Crossness Pumping Station, Grade I listed sewerage pumping station in London Borough of Bexley, England
Crossness Pumping Station is a Victorian sewage works in the Borough of Bexley, now open to visitors as an industrial heritage site. The complex includes a tall brick building with a decorative interior where four large beam engines once lifted wastewater from East London across an embankment.
Joseph Bazalgette designed the works during the 1860s as part of a system to combat cholera outbreaks caused by Thames pollution. The station began operating in 1865 and continued processing sewage with steam power until the 1950s when diesel engines replaced the original machinery.
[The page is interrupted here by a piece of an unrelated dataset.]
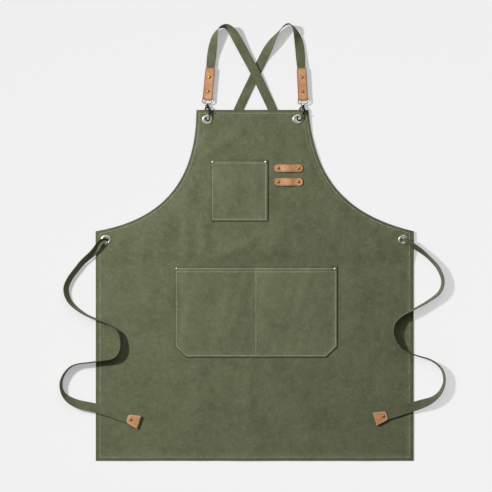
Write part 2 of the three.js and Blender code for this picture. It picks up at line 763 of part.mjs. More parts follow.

The design of the engine house reflects a Victorian belief that public infrastructure should look dignified and respectable. Inside the main hall, painted ironwork and decorative columns frame the machinery as if it were displayed in a civic building rather than a sewage treatment works.
Guided visits explain the engines and the architecture, though walkways around the machinery can feel narrow when groups move through together. The site sits on the Thames marshes east of central London and requires a longer trip by bus or car from the nearest train stations.
Small portraits of royal family members and politicians who supported sanitation reforms are hidden in the cast ironwork above the engines. The hall was repainted in its original color scheme after restorers found traces of the Victorian palette beneath later layers.